## [Short problem]
Reproduce the data exactly.

____

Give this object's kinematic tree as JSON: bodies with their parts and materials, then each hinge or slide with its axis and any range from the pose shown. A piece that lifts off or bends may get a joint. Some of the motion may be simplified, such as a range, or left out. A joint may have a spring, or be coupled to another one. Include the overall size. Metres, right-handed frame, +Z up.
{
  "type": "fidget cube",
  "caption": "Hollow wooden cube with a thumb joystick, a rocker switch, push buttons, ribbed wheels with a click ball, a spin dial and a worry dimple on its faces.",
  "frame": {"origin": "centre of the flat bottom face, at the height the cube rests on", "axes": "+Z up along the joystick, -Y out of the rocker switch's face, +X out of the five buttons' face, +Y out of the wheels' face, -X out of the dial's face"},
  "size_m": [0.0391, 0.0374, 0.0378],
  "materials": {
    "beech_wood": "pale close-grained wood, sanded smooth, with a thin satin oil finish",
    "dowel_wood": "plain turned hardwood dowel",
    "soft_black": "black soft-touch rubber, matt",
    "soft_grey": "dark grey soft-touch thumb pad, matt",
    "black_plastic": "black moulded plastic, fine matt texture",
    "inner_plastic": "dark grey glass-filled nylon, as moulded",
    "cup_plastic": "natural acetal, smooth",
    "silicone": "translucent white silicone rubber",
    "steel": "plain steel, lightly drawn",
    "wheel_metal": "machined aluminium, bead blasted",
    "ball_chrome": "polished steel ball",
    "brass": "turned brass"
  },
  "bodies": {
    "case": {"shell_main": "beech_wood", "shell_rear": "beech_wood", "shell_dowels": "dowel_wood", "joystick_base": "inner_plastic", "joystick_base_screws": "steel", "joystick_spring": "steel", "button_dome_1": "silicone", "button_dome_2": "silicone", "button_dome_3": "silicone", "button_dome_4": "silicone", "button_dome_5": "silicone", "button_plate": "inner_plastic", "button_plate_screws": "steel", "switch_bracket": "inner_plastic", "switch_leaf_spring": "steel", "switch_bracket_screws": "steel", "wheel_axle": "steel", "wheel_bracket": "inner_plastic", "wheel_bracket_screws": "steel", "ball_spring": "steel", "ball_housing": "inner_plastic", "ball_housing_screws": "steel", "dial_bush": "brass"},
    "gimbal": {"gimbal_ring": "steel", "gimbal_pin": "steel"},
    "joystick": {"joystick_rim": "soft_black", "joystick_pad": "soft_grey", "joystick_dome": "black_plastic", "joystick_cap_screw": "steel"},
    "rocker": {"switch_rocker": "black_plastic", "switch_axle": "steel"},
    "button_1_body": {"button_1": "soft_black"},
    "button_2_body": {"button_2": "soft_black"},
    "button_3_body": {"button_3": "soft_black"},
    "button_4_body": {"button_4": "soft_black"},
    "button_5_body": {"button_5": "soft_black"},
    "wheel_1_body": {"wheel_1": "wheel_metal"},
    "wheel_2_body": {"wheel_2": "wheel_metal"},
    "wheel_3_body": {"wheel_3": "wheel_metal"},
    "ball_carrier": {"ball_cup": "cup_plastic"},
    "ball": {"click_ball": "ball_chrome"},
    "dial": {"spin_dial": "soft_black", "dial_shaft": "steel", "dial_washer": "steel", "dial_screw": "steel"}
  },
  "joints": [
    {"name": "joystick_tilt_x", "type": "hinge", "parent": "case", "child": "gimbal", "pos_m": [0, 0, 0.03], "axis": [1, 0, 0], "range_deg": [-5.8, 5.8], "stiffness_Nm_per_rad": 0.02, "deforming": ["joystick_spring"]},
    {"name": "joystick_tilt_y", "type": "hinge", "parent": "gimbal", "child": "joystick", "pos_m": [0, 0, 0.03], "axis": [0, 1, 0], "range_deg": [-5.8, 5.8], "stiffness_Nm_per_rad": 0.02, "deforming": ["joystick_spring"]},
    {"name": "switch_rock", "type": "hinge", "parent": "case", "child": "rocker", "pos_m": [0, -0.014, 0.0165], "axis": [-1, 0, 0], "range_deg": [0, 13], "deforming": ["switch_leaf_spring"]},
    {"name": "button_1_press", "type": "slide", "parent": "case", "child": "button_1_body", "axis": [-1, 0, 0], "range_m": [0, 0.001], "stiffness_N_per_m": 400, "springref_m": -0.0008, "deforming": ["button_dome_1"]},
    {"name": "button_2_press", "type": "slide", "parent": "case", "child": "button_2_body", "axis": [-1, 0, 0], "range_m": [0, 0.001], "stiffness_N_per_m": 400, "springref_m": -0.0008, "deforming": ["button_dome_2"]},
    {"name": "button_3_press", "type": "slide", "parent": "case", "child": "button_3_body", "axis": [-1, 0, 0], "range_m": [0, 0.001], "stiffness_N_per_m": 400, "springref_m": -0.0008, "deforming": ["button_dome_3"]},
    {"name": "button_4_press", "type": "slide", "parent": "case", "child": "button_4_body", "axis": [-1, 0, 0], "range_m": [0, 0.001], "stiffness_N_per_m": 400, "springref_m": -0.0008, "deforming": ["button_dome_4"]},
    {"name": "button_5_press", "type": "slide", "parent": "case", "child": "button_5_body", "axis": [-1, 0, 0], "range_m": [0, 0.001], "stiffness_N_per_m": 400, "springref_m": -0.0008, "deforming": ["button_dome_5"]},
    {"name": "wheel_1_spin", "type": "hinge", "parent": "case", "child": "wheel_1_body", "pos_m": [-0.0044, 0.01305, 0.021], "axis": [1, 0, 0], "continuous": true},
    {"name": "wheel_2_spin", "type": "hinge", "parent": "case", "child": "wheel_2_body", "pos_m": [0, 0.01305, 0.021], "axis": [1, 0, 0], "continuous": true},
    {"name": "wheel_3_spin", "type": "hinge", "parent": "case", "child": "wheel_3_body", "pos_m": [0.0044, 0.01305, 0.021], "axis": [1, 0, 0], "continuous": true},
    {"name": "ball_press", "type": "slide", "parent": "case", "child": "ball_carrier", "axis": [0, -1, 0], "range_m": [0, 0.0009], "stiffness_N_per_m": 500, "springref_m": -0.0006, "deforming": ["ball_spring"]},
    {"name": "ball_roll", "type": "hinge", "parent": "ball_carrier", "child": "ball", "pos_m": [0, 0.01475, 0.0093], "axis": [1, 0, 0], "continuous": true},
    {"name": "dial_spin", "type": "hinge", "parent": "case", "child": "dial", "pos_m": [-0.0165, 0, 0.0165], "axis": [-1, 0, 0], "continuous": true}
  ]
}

____

## [Worked answer]
Give this object's kinematic tree as JSON: bodies with their parts and materials, then each hinge or slide with its axis and any range from the pose shown. A piece that lifts off or bends may get a joint. Some of the motion may be simplified, such as a range, or left out. A joint may have a spring, or be coupled to another one. Include the overall size. Metres, right-handed frame, +Z up.
{
  "type": "fidget cube",
  "caption": "Hollow wooden cube with a thumb joystick, a rocker switch, push buttons, ribbed wheels with a click ball, a spin dial and a worry dimple on its faces.",
  "frame": {"origin": "centre of the flat bottom face, at the height the cube rests on", "axes": "+Z up along the joystick, -Y out of the rocker switch's face, +X out of the five buttons' face, +Y out of the wheels' face, -X out of the dial's face"},
  "size_m": [0.0391, 0.0374, 0.0378],
  "materials": {
    "beech_wood": "pale close-grained wood, sanded smooth, with a thin satin oil finish",
    "dowel_wood": "plain turned hardwood dowel",
    "soft_black": "black soft-touch rubber, matt",
    "soft_grey": "dark grey soft-touch thumb pad, matt",
    "black_plastic": "black moulded plastic, fine matt texture",
    "inner_plastic": "dark grey glass-filled nylon, as moulded",
    "cup_plastic": "natural acetal, smooth",
    "silicone": "translucent white silicone rubber",
    "steel": "plain steel, lightly drawn",
    "wheel_metal": "machined aluminium, bead blasted",
    "ball_chrome": "polished steel ball",
    "brass": "turned brass"
  },
  "bodies": {
    "case": {"shell_main": "beech_wood", "shell_rear": "beech_wood", "shell_dowels": "dowel_wood", "joystick_base": "inner_plastic", "joystick_base_screws": "steel", "joystick_spring": "steel", "button_dome_1": "silicone", "button_dome_2": "silicone", "button_dome_3": "silicone", "button_dome_4": "silicone", "button_dome_5": "silicone", "button_plate": "inner_plastic", "button_plate_screws": "steel", "switch_bracket": "inner_plastic", "switch_leaf_spring": "steel", "switch_bracket_screws": "steel", "wheel_axle": "steel", "wheel_bracket": "inner_plastic", "wheel_bracket_screws": "steel", "ball_spring": "steel", "ball_housing": "inner_plastic", "ball_housing_screws": "steel", "dial_bush": "brass"},
    "gimbal": {"gimbal_ring": "steel", "gimbal_pin": "steel"},
    "joystick": {"joystick_rim": "soft_black", "joystick_pad": "soft_grey", "joystick_dome": "black_plastic", "joystick_cap_screw": "steel"},
    "rocker": {"switch_rocker": "black_plastic", "switch_axle": "steel"},
    "button_1_body": {"button_1": "soft_black"},
    "button_2_body": {"button_2": "soft_black"},
    "button_3_body": {"button_3": "soft_black"},
    "button_4_body": {"button_4": "soft_black"},
    "button_5_body": {"button_5": "soft_black"},
    "wheel_1_body": {"wheel_1": "wheel_metal"},
    "wheel_2_body": {"wheel_2": "wheel_metal"},
    "wheel_3_body": {"wheel_3": "wheel_metal"},
    "ball_carrier": {"ball_cup": "cup_plastic"},
    "ball": {"click_ball": "ball_chrome"},
    "dial": {"spin_dial": "soft_black", "dial_shaft": "steel", "dial_washer": "steel", "dial_screw": "steel"}
  },
  "joints": [
    {"name": "joystick_tilt_x", "type": "hinge", "parent": "case", "child": "gimbal", "pos_m": [0, 0, 0.03], "axis": [1, 0, 0], "range_deg": [-5.8, 5.8], "stiffness_Nm_per_rad": 0.02, "deforming": ["joystick_spring"]},
    {"name": "joystick_tilt_y", "type": "hinge", "parent": "gimbal", "child": "joystick", "pos_m": [0, 0, 0.03], "axis": [0, 1, 0], "range_deg": [-5.8, 5.8], "stiffness_Nm_per_rad": 0.02, "deforming": ["joystick_spring"]},
    {"name": "switch_rock", "type": "hinge", "parent": "case", "child": "rocker", "pos_m": [0, -0.014, 0.0165], "axis": [-1, 0, 0], "range_deg": [0, 13], "deforming": ["switch_leaf_spring"]},
    {"name": "button_1_press", "type": "slide", "parent": "case", "child": "button_1_body", "axis": [-1, 0, 0], "range_m": [0, 0.001], "stiffness_N_per_m": 400, "springref_m": -0.0008, "deforming": ["button_dome_1"]},
    {"name": "button_2_press", "type": "slide", "parent": "case", "child": "button_2_body", "axis": [-1, 0, 0], "range_m": [0, 0.001], "stiffness_N_per_m": 400, "springref_m": -0.0008, "deforming": ["button_dome_2"]},
    {"name": "button_3_press", "type": "slide", "parent": "case", "child": "button_3_body", "axis": [-1, 0, 0], "range_m": [0, 0.001], "stiffness_N_per_m": 400, "springref_m": -0.0008, "deforming": ["button_dome_3"]},
    {"name": "button_4_press", "type": "slide", "parent": "case", "child": "button_4_body", "axis": [-1, 0, 0], "range_m": [0, 0.001], "stiffness_N_per_m": 400, "springref_m": -0.0008, "deforming": ["button_dome_4"]},
    {"name": "button_5_press", "type": "slide", "parent": "case", "child": "button_5_body", "axis": [-1, 0, 0], "range_m": [0, 0.001], "stiffness_N_per_m": 400, "springref_m": -0.0008, "deforming": ["button_dome_5"]},
    {"name": "wheel_1_spin", "type": "hinge", "parent": "case", "child": "wheel_1_body", "pos_m": [-0.0044, 0.01305, 0.021], "axis": [1, 0, 0], "continuous": true},
    {"name": "wheel_2_spin", "type": "hinge", "parent": "case", "child": "wheel_2_body", "pos_m": [0, 0.01305, 0.021], "axis": [1, 0, 0], "continuous": true},
    {"name": "wheel_3_spin", "type": "hinge", "parent": "case", "child": "wheel_3_body", "pos_m": [0.0044, 0.01305, 0.021], "axis": [1, 0, 0], "continuous": true},
    {"name": "ball_press", "type": "slide", "parent": "case", "child": "ball_carrier", "axis": [0, -1, 0], "range_m": [0, 0.0009], "stiffness_N_per_m": 500, "springref_m": -0.0006, "deforming": ["ball_spring"]},
    {"name": "ball_roll", "type": "hinge", "parent": "ball_carrier", "child": "ball", "pos_m": [0, 0.01475, 0.0093], "axis": [1, 0, 0], "continuous": true},
    {"name": "dial_spin", "type": "hinge", "parent": "case", "child": "dial", "pos_m": [-0.0165, 0, 0.0165], "axis": [-1, 0, 0], "continuous": true}
  ]
}